Wie dem auch sei. Mit Sprache jedenfalls lässt sich so ein Papierboot nicht dirigieren. Aber man kann es auf Kurs bringen, indem man sich heftig gegen die eine oder andere Wand wirft. Tagsüber funktioniert das ganz gut – man nimmt dann und wann eine kleine Korrektur vor und bleibt so auf Kurs. Schwieriger ist es nachts, wenn man schläft – auch weil die Position des Körpers den Kurs beeinflussen kann. Also entscheidet man quasi im Schlaf, wo man aufwachen wird – denn wer schläft schon eine ganze Nacht lang durch, ohne sich ein wenig hin und her zu wälzen?
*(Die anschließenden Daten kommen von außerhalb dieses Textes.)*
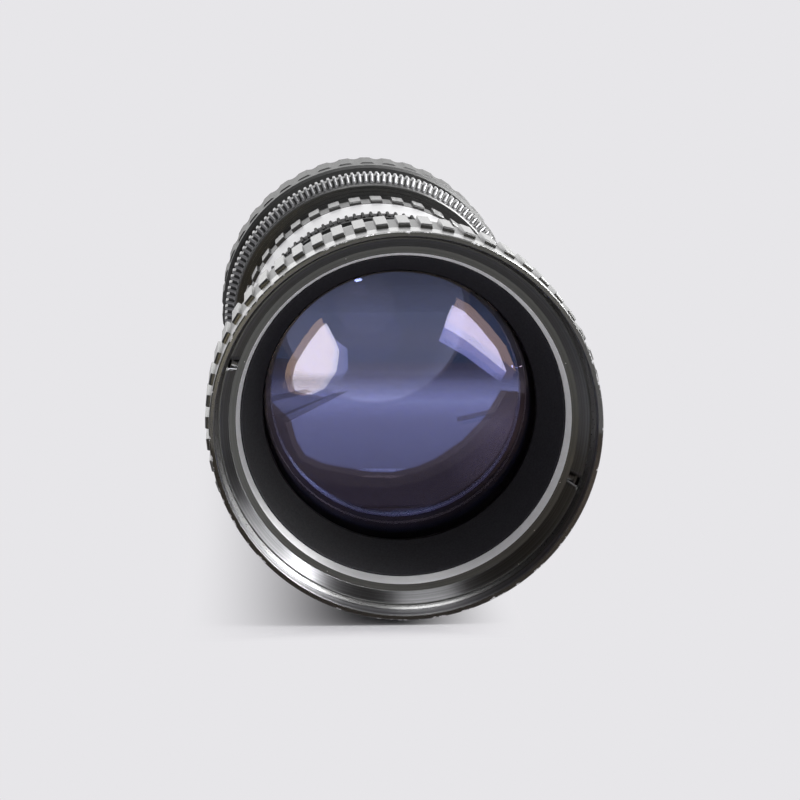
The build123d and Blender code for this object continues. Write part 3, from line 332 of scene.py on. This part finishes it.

Es sind vor allem Träume, die uns nachts in Bewegung bringen – also entscheiden sie mit, in welcher Landschaft wir aufwachen und damit auch, wie unser weiteres Leben verlaufen wird. Wenn wir in einem Papierboot auf den Gewässern der Welt unterwegs sind, dann ist das in besonderem Masse so. Aber ist es an Land wirklich anders? Wachen wir nicht auch auf festem Boden jeden Morgen in einer anderen Landschaft auf – mit der Möglichkeit, ausgerechnet an diesem Tag das Leben völlig neu zu erfinden?

Unsere Reise hat ein klares Ziel: die Insel Santa Lemusa. Also ist es nicht eben günstig, dass wir nachts von der Route abkommen. Ich habe Oskar zum Steuermann ernannt und ihn für die Nachtwache abkommandiert. Bisher allerdings ohne Erfolg – was vielleicht daran liegt, dass ich die richtige Befehlssprache noch nicht gefunden habe. Es könnte auch sein, dass für Oskar das Ziel nicht so klar ist wie für mich – was für ein Ziel hat eine Ameise, die von ihrem Staat getrennt auf einem Papierboot unterwegs ist?